On the other hand, it would never occur to him to Windex the bathroom mirror if his life depended on it.
So, we differ. But we complement each other's styles, really, so that's good.
"The 'For Lease' sign is gone from the yard," Ned just announced to me. You know those idiots across the street who made all the noise, who I called Jimmy and John because they ordered takeout every single night?
Gone. Kicked out, I'd assume. Because we're old people, Ned and I convinced ourselves they were selling the drugs, because people would run up and run back to their cars. I know all old people think every young person is selling drugs.
Anyway, this is a nice neighborhood, and has a neighborhood association, so those dastardly kids didn't last long. They left a couch and chair in the yard when they moved, then drove up later and put graffiti on the chairs just to be spiteful. Ned saw them. Damn hippie drug dealers.
I saw our neighbor walk over--old guy, too--and right the furniture so the graffiti didn't show, and then the kids came and dumped MORE furniture. What a couple of jerks.
But that drama ended, and to tell you the truth, they were pretty quiet, there, at the end and I hadn't minded them till my neighborhood looked like the Bronx with that darn tagged furniture. I guess this is the nightmare shit you hear about when you rent your house. People always love to tell you the nightmare stories.

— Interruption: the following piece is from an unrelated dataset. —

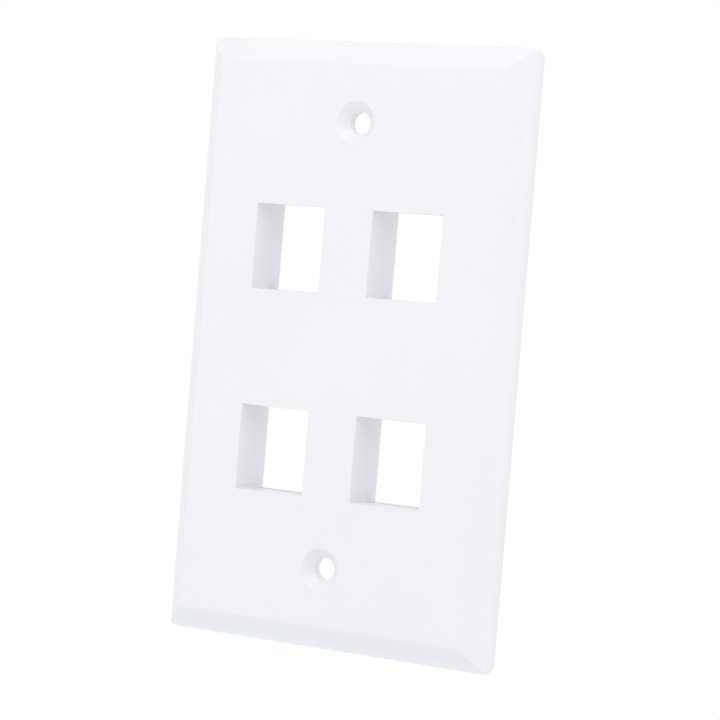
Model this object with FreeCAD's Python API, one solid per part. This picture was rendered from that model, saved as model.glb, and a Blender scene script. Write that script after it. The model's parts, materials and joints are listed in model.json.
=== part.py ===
import FreeCAD, Part
import math
import os

from FreeCAD import Vector

# Single-gang wall plate for four keystone jacks, moulded in one piece.
# Frame: X across the plate, +Z up the wall, the front faces -Y. The origin is the centre of the
# plate's outline in the wall plane, so everything at Y > 0 goes into the wall box.

# ---- plate (mm) ----
PLATE_WIDTH = 69.85            # 2.75 in
PLATE_HEIGHT = 114.3           # 4.5 in
PLATE_DEPTH = 5.8              # wall plane to front face
CORNER_RADIUS = 2.2            # outline corner
ROLL_WIDTH = 4.75              # plan width of the rolled edge
SIDE_HEIGHT = 1.0              # straight side above the wall plane
SIDE_DRAFT = 0.12              # lean of that side over its height
FACE_CREASE_DEG = 17.0         # angle at which the rolled edge leaves the flat face

# ---- hollow back ----
SKIN = 2.2                     # wall behind the front face
RIM_WIDTH = 2.1                # foot that sits on the wall
CAVITY_CORNER_RADIUS = 1.2
CAVITY_ROLL_WIDTH = 2.9
CAVITY_SIDE_HEIGHT = 0.8

# ---- keystone receptacles ----
OPENING_WIDTH = 14.7
OPENING_HEIGHT = 16.1
PITCH_X = 25.0
PITCH_Z = 38.1                 # 1.5 in
GROUP_DROP = 1.5               # openings sit this far below the plate's centre
COLLAR_REACH = 4.1             # how far a collar stands behind the wall plane
COLLAR_WALL = 1.6              # side walls
COLLAR_CAP = 1.5               # roof and floor walls, outside the pockets
COLLAR_CORNER_RADIUS = 1.0
LATCH_POCKET = 3.9             # height above the opening, for the jack's sprung latch
LATCH_POCKET_FRONT = 3.9       # measured back from the front face, as all depths below
LUG_POCKET = 1.9               # depth below the opening, for the jack's fixed lug
LUG_POCKET_FRONT = 6.3
CATCH_FRONT = 8.0              # front face of both catches
CATCH_LIFT = 1.9               # the latch catch ends this far above the opening
CATCH_RAMP = 0.9               # lead-in at the collar's mouth
WINDOW_WIDTH = 10.4            # openings in roof and floor that shape the pockets
WINDOW_MARGIN = 0.7

# ---- screw holes ----
SCREW_SPACING = 83.3           # 3.281 in, box screw centres
SCREW_HOLE_RADIUS = 2.15
COUNTERSINK_RADIUS = 4.0
COUNTERSINK_ANGLE_DEG = 82.0
BOSS_RADIUS = 5.0
BOSS_DRAFT = 0.25
BOSS_SETBACK = 2.2             # boss ends this far in front of the wall plane

# ---- stiffening ribs and mould marks ----
RIB_THICKNESS = 1.1
RIB_SETBACK = 2.4              # ribs end this far in front of the wall plane
PIN_MARK_RADIUS = 2.0
PIN_MARK_DEPTH = 0.2
PIN_MARK_MARGIN = 8.5          # from the plate's outline to a corner mark's centre

# ---- worked out from the above ----
HALF_WIDTH = PLATE_WIDTH / 2
HALF_HEIGHT = PLATE_HEIGHT / 2
FRONT_Y = -PLATE_DEPTH
SKIN_BACK_Y = FRONT_Y + SKIN
HALF_OPENING = OPENING_HEIGHT / 2
COLLAR_DEPTH = PLATE_DEPTH + COLLAR_REACH
COLLAR_TOP = HALF_OPENING + LATCH_POCKET + COLLAR_CAP
COLLAR_BOTTOM = HALF_OPENING + LUG_POCKET + COLLAR_CAP
OVERRUN = 2.0                  # how far a cutter passes the surface it cuts
PORT_CENTRES = [(side * PITCH_X / 2, row * PITCH_Z / 2 - GROUP_DROP)
                for row in (1, -1) for side in (-1, 1)]
SCREW_HEIGHTS = (SCREW_SPACING / 2, -SCREW_SPACING / 2)


def closed_face(edges):
    return Part.Face(Part.Wire(Part.__sortEdges__(edges)))


def segment(start, end):
    return Part.LineSegment(start, end).toShape()


def polygon_face(points):
    return Part.Face(Part.makePolygon(points + points[:1]))


def roll_middle(start, end, end_angle):
    """Middle point of the convex arc from the straight side (start) to the flat face (end).

    Points are (outward, forward) pairs; end_angle is the slope at which the arc leaves the face."""
    run = start[0] - end[0]
    rise = end[1] - start[1]
    chord = math.hypot(run, rise)
    half_turn = math.atan2(rise, run) - end_angle
    radius = chord / (2 * math.sin(half_turn))
    bulge = radius * (1 - math.cos(half_turn))
    return ((start[0] + end[0]) / 2 + bulge * rise / chord,
            (start[1] + end[1]) / 2 + bulge * run / chord)


def rolled_section(half, depth, side_height, draft, roll_width, place):
    """Face of the plate's cross-section; place turns (outward, forward) into a point in space."""
    crease = math.radians(FACE_CREASE_DEG)
    side_top = (half - draft, side_height)
    face_edge = (half - draft - roll_width, depth)
    middle = roll_middle(side_top, face_edge, crease)
    edges = [segment(place(-half, 0), place(half, 0)),
             segment(place(-face_edge[0], depth), place(face_edge[0], depth))]
    for sign in (-1, 1):
        edges.append(segment(place(sign * half, 0), place(sign * side_top[0], side_height)))
        edges.append(Part.Arc(place(sign * side_top[0], side_top[1]),
                              place(sign * middle[0], middle[1]),
                              place(sign * face_edge[0], face_edge[1])).toShape())
    return closed_face(edges)


def rounded_prism(x0, x1, z0, z1, y0, y1, radius):
    """Block with its four Y-going edges rounded."""
    block = Part.makeBox(x1 - x0, y1 - y0, z1 - z0, Vector(x0, y0, z0))
    uprights = [e for e in block.Edges
                if abs(e.Vertexes[0].Point.y - e.Vertexes[1].Point.y) > (y1 - y0) / 2]
    return block.makeFillet(radius, uprights)


def rolled_block(half_x, half_z, depth, side_height, draft, roll_width, radius):
    """Plate form with all four edges rolled over and mitred where they meet at the corners."""
    across = rolled_section(half_x, depth, side_height, draft, roll_width,
                            lambda u, v: Vector(u, -v, -half_z))
    along = rolled_section(half_z, depth, side_height, draft, roll_width,
                           lambda u, v: Vector(-half_x, -v, u))
    bar_z = across.extrude(Vector(0, 0, 2 * half_z))
    bar_x = along.extrude(Vector(2 * half_x, 0, 0))
    outline = rounded_prism(-half_x, half_x, -half_z, half_z, -depth, 0, radius)
    return bar_z.common(bar_x).common(outline)


def shell():
    """Front skin with its rolled edge and the foot that sits on the wall."""
    outer = rolled_block(HALF_WIDTH, HALF_HEIGHT, PLATE_DEPTH, SIDE_HEIGHT, SIDE_DRAFT,
                         ROLL_WIDTH, CORNER_RADIUS)
    hollow = rolled_block(HALF_WIDTH - RIM_WIDTH, HALF_HEIGHT - RIM_WIDTH, PLATE_DEPTH - SKIN,
                          CAVITY_SIDE_HEIGHT, SIDE_DRAFT, CAVITY_ROLL_WIDTH, CAVITY_CORNER_RADIUS)
    return outer.cut(hollow)


def collar(x, z):
    """Solid block that a receptacle is cut from, from inside the skin to behind the wall plane."""
    half = OPENING_WIDTH / 2 + COLLAR_WALL
    return rounded_prism(x - half, x + half, z - COLLAR_BOTTOM, z + COLLAR_TOP,
                         SKIN_BACK_Y - SKIN / 2, COLLAR_REACH, COLLAR_CORNER_RADIUS)


def receptacle_void(x, z):
    """Space for one jack: straight opening, latch pocket above, lug pocket below, two catches."""
    left = x - OPENING_WIDTH / 2
    top = HALF_OPENING
    catch = top + CATCH_LIFT
    ramp_start = COLLAR_DEPTH - CATCH_RAMP
    profile = [(-OVERRUN, -top),
               (LUG_POCKET_FRONT, -top),
               (LUG_POCKET_FRONT, -top - LUG_POCKET),
               (CATCH_FRONT, -top - LUG_POCKET),
               (CATCH_FRONT, -top),
               (ramp_start, -top),
               (COLLAR_DEPTH, -top - CATCH_RAMP),
               (COLLAR_DEPTH + OVERRUN, -top - CATCH_RAMP),
               (COLLAR_DEPTH + OVERRUN, catch + CATCH_RAMP),
               (COLLAR_DEPTH, catch + CATCH_RAMP),
               (ramp_start, catch),
               (CATCH_FRONT, catch),
               (CATCH_FRONT, top + LATCH_POCKET),
               (LATCH_POCKET_FRONT, top + LATCH_POCKET),
               (LATCH_POCKET_FRONT, top),
               (-OVERRUN, top)]
    points = [Vector(left, FRONT_Y + depth, z + height) for depth, height in profile]
    return polygon_face(points).extrude(Vector(OPENING_WIDTH, 0, 0))


def pocket_windows(x, z):
    """Openings through the collar's roof and floor, level with the two pockets."""
    front = SKIN_BACK_Y + WINDOW_MARGIN
    reach = FRONT_Y + CATCH_FRONT
    left = x - WINDOW_WIDTH / 2
    roof = Part.makeBox(WINDOW_WIDTH, reach - front, COLLAR_CAP + OVERRUN,
                        Vector(left, front, z + HALF_OPENING + LATCH_POCKET - OVERRUN / 2))
    lug_front = FRONT_Y + LUG_POCKET_FRONT
    floor = Part.makeBox(WINDOW_WIDTH, reach - lug_front, COLLAR_CAP + OVERRUN,
                         Vector(left, lug_front, z - COLLAR_BOTTOM - OVERRUN / 2))
    return [roof, floor]


def screw_boss(z):
    """Tapered stub behind the skin that the screw passes through."""
    length = -BOSS_SETBACK - SKIN_BACK_Y + SKIN / 2
    return Part.makeCone(BOSS_RADIUS + BOSS_DRAFT, BOSS_RADIUS, length,
                         Vector(0, SKIN_BACK_Y - SKIN / 2, z), Vector(0, 1, 0))


def screw_hole(z):
    """Countersunk clearance hole, turned about its axis from a half section."""
    slope = math.tan(math.radians(COUNTERSINK_ANGLE_DEG / 2))
    sink_depth = (COUNTERSINK_RADIUS - SCREW_HOLE_RADIUS) / slope
    mouth_radius = COUNTERSINK_RADIUS + OVERRUN * slope
    half_section = [Vector(0, FRONT_Y - OVERRUN, z),
                    Vector(mouth_radius, FRONT_Y - OVERRUN, z),
                    Vector(SCREW_HOLE_RADIUS, FRONT_Y + sink_depth, z),
                    Vector(SCREW_HOLE_RADIUS, OVERRUN, z),
                    Vector(0, OVERRUN, z)]
    return polygon_face(half_section).revolve(Vector(0, 0, z), Vector(0, 1, 0), 360)


def rib(x0, x1, z0, z1):
    """Upright web on the back of the skin."""
    start = SKIN_BACK_Y - SKIN / 2
    return Part.makeBox(x1 - x0, -RIB_SETBACK - start, z1 - z0, Vector(x0, start, z0))


def ribs():
    """One spine between the screw bosses and a cross web through each row and between the rows."""
    half = RIB_THICKNESS / 2
    spine_end = SCREW_SPACING / 2 - BOSS_RADIUS + RIB_THICKNESS
    reach = HALF_WIDTH - RIM_WIDTH - CAVITY_ROLL_WIDTH / 2
    webs = [rib(-half, half, -spine_end, spine_end)]
    for level in (PITCH_Z / 2, 0, -PITCH_Z / 2):
        z = level - GROUP_DROP
        webs.append(rib(-reach, reach, z - half, z + half))
    return webs


def pin_marks():
    """Shallow discs that the mould's ejector pins leave on the back of the skin."""
    x = HALF_WIDTH - PIN_MARK_MARGIN
    z = HALF_HEIGHT - PIN_MARK_MARGIN
    level = -GROUP_DROP + PITCH_Z / 4
    places = [(side * x, height) for side in (-1, 1) for height in (z, level, -z)]
    return [Part.makeCylinder(PIN_MARK_RADIUS, SKIN / 2 + PIN_MARK_DEPTH,
                              Vector(x, SKIN_BACK_Y - PIN_MARK_DEPTH, z), Vector(0, 1, 0))
            for x, z in places]


def faceplate():
    added = [collar(x, z) for x, z in PORT_CENTRES]
    added += [screw_boss(z) for z in SCREW_HEIGHTS]
    added += ribs()
    body = shell().fuse(added)
    removed = [receptacle_void(x, z) for x, z in PORT_CENTRES]
    for x, z in PORT_CENTRES:
        removed += pocket_windows(x, z)
    removed += [screw_hole(z) for z in SCREW_HEIGHTS]
    removed += pin_marks()
    return body.cut(removed).removeSplitter().Solids[0]


def main():
    os.makedirs("parts", exist_ok=True)
    solid = faceplate()
    if not solid.isValid():
        raise ValueError("the faceplate is not a valid solid")
    solid.exportStep("parts/faceplate.step")
    print("faceplate volume %.0f mm3" % solid.Volume)


main()
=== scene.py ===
import json
import math

import bmesh
import bpy
from bpy.props import FloatProperty, FloatVectorProperty, IntProperty, PointerProperty
from mathutils import Matrix, Vector

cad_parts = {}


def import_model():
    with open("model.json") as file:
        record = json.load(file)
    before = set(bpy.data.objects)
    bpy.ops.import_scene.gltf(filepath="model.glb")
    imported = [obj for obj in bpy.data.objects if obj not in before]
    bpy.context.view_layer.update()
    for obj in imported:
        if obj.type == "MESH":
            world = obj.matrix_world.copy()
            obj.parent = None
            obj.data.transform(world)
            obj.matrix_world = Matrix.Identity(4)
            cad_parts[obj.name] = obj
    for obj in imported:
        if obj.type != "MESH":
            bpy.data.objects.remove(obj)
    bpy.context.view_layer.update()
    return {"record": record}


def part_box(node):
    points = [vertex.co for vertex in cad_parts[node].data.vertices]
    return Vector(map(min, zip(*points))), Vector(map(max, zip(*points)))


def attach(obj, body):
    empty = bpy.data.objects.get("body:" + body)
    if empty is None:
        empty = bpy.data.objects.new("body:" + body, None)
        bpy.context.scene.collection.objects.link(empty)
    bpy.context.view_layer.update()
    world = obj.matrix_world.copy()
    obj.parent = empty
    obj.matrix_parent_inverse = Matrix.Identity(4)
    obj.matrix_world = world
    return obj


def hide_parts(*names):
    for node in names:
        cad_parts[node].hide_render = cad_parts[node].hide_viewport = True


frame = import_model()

bl_info = {
    "name": "Keystone Faceplate",
    "version": (1, 0, 0),
    "blender": (4, 5, 0),
    "location": "View3D > Sidebar > Faceplate",
    "description": "Models a four-port keystone wall plate, its plastic and a plain studio",
    "category": "Object",
}

# The frame: X across the plate, +Z up the wall, the front faces -Y, the wall plane is Y = 0.
MM = 0.001
PLATE_NODE = "faceplate"
LOW, HIGH = (Vector(corner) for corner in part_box(PLATE_NODE))
FRONT = LOW.y                          # front face of the plate
COLLAR_END = HIGH.y                    # rear end of the receptacles
HALF_WIDTH = HIGH.x
HALF_HEIGHT = HIGH.z
PLATE_DEPTH = -FRONT
COLLAR_DEPTH = COLLAR_END - FRONT

MOUNTS = {mount["name"]: mount for mount in frame["record"]["mounts"]}
PORT_CENTRES = [Vector(mount["pos_m"]) for name, mount in sorted(MOUNTS.items())
                if name.startswith("port_")]
PORT_ROWS = sorted({round(port.z, 6) for port in PORT_CENTRES})     # lower and upper row
SCREW_DIMS = MOUNTS["wall_screws"]["dims"]
SCREW_RADIUS = SCREW_DIMS["hole_r_mm"] * MM
SCREW_HEIGHTS = [side * SCREW_DIMS["spacing_y_mm"] * MM / 2 for side in (1, -1)]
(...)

"Oh, you're pregnant? Let me tell you what happened to my sister. She gave birth to a full-grown ostrich!"
Why do people think that's considerate?
So. Anyway. New neighbors coming soon. Further reports as developments warrant.
In other news, one of the Alexes at work is taking pottery and she made me this pretty cup in my new favorite color. Isn't it cute? That ostrich-feather kitten clock is from Griff, whose birthday it is today. I'm sorry to tell you I found a shrimp-shaped pinata for him and last night we hung it over his desk. We figure he'll be grumpy about it. He keeps a golf club at work, I am not kidding, and he can knock it down with that.
I guess that's all I have to tell you. Attached please find a photo of my cleavage and Ned and me out to dinner the other night. We like to go to this hotel restaurant, where we had our controversial first date, and order appetizers and eat outside. That night we got crab cakes with almond butter and also a tomato plate that was delicious. Then we got two kinds of mousse: salted caramel, because caramel isn't allowed to be unsalted anymore, and dark chocolate. Mother of god. Delicious.
Our first date was not at all controversial. That's a line from Say Anything. Ned doesn't even remember that line from that movie, but he still calls it our controversial first date now.
Oh, and here's a photo of Ned out with Naughty Pro, Slutty Pancakes, Bitchy Resting Face Alex and her husband, and also with her back to us is the wife of The Guy Who Sits Next to Me. Sometimes people get mad at me: "You just SAID MY NAME. You didn't give me a blog name!"
People are so persnickety. That was a fun night, though, and there were food trucks and I got a delicious burrito with no cilantro in it.
All right, I guess I'd better go to work, as I am wont to do. I told you everything and nothing, as I am also wont to do.